Key Metrics to Track

As you scale, these numbers tell you whether growth is healthy:

  • Revenue per wedding—total revenue divided by number of completed weddings; should increase as you raise prices or add retainers
  • Cost per wedding—total labor cost (your time plus employee time) to deliver each wedding; should decrease slightly or hold steady as employees take on lower-value tasks
  • Client satisfaction score—survey clients post-event on a 1–10 scale; do not let this drop below 8.5 as you scale
  • Weddings per stylist per year—divide total weddings by number of stylists; helps you see whether you’re overstaffed or understaffed
  • Repeat client rate—percentage of brides who recommend you or return for bridesmaid services; should stay at 40%+ as you grow
  • Employee retention rate—how long stylists stay with you; high turnover signals poor fit, training, or pay
  • Gross profit margin—(total revenue minus direct costs) divided by total revenue; aim for 55–70% as you scale

Common Scaling Mistakes

  • Hiring too fast. Bring on one person, prove the role works, then hire the second. Adding two stylists at once creates chaos if your systems aren’t ready.
  • Delegating consultation too early. Clients choose you, not your junior stylist. Keeping consultation lets you maintain the relationship and spot problems before they become disasters.
  • Not documenting before hiring.

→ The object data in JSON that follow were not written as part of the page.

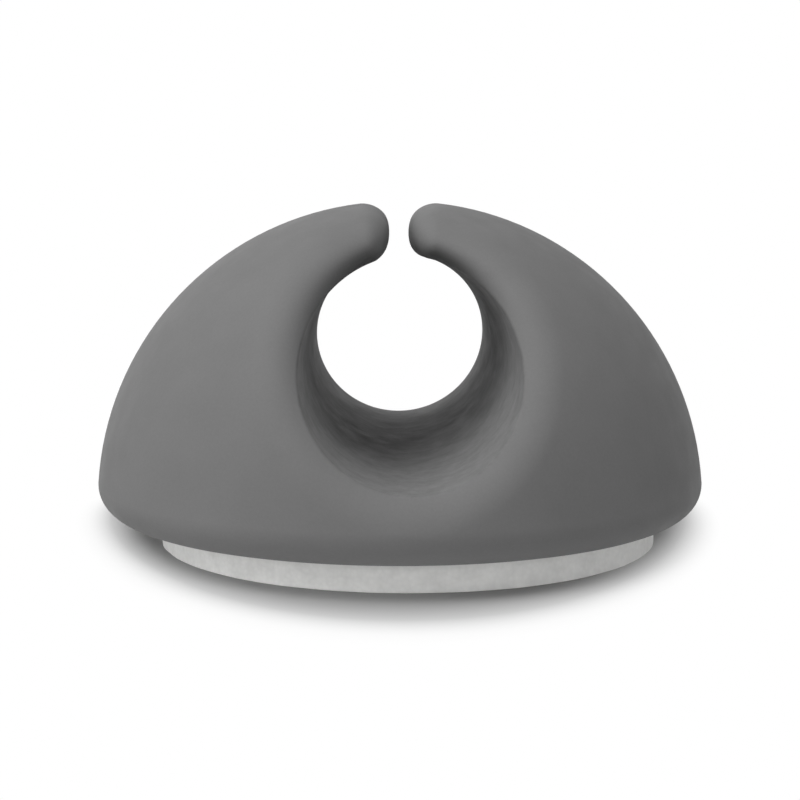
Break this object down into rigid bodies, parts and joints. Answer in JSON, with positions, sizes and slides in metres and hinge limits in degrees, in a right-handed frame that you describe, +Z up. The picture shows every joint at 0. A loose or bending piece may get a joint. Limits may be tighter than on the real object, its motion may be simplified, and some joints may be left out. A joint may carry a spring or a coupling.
{
  "type": "cable clip",
  "caption": "Soft dome-shaped desk clip with a round cable channel under a narrow top slot, on a round adhesive foam pad.",
  "frame": {"origin": "centre of the dome's outline on the underside of the pad", "axes": "+Z up through the slot, +Y along the cable channel towards the back of the picture, +X to the picture's right"},
  "size_m": [0.028, 0.028, 0.0155],
  "materials": {
    "soft_grey": "matt moulded elastomer",
    "foam_pad": "fine closed-cell foam"
  },
  "bodies": {
    "root": {"clip_body": "soft_grey", "adhesive_pad": "foam_pad"}
  },
  "joints": []
}
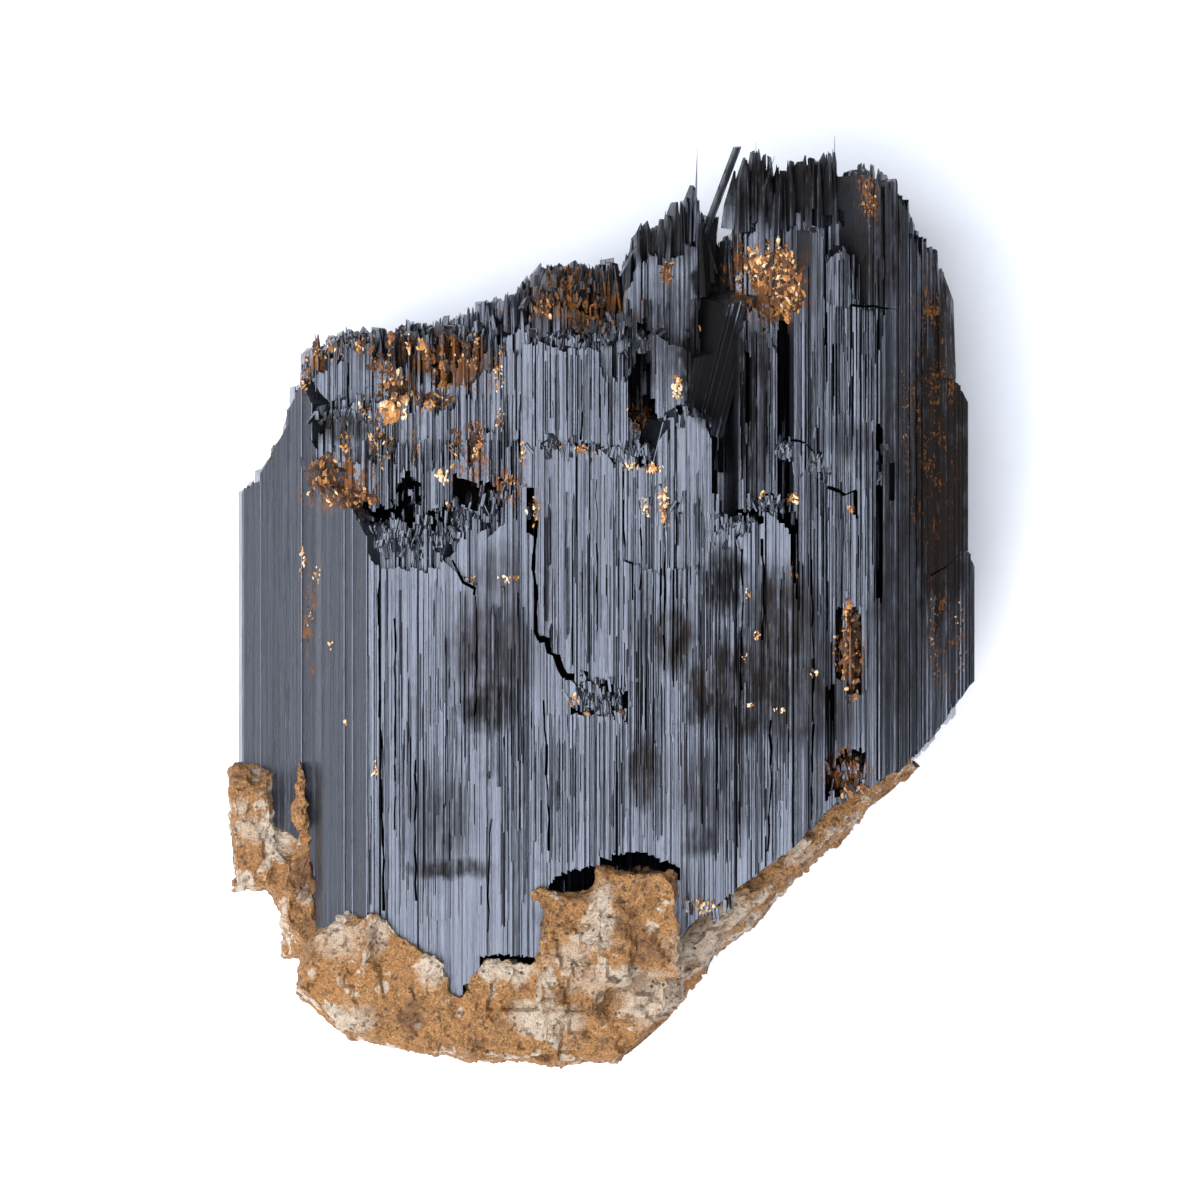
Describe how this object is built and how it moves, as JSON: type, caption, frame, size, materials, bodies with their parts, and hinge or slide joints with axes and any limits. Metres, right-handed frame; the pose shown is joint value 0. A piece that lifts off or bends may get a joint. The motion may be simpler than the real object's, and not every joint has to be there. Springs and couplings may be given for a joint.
{
  "type": "aegirine crystal group on feldspar matrix",
  "caption": "Loose hand specimen of parallel, striated black aegirine crystals with a splintered upper end, rooted in cream and ochre feldspar rock.",
  "frame": {"origin": "middle of the bounding outline on the plane that the specimen lies on", "axes": "+Z out of the broad striated front face, +Y along the crystals towards their splintered ends, +X to the right of the front face"},
  "size_m": [0.0588, 0.0716, 0.0316],
  "materials": {
    "aegirine": "vitreous black prism faces with fine striae along the crystals, blue-grey sheen, dull where stained",
    "feldspar": "rough broken feldspar, cream to whitish, dusted with ochre iron oxide and small black specks"
  },
  "bodies": {
    "root": {"aegirine_crystal": "aegirine", "feldspar_matrix": "feldspar"}
  },
  "joints": []
}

Teaching an undocumented process takes three times longer and produces inconsistent results.
  • Lowering quality to hit volume targets. One bad wedding harms your reputation more than one missed wedding. Growth is not worth it if clients leave unhappy.
  • Paying new hires the same rate as yourself. You bring client relationships, reputation, and expertise. A junior stylist brings labor. Price should reflect that difference.
  • Ignoring personality fit. Hiring for skill alone leads to misalignment on client service standards, communication style, and work ethic.
  • Treating growth as inevitable. Some bridal stylists are happier solo. Scaling should be a choice, not an obligation.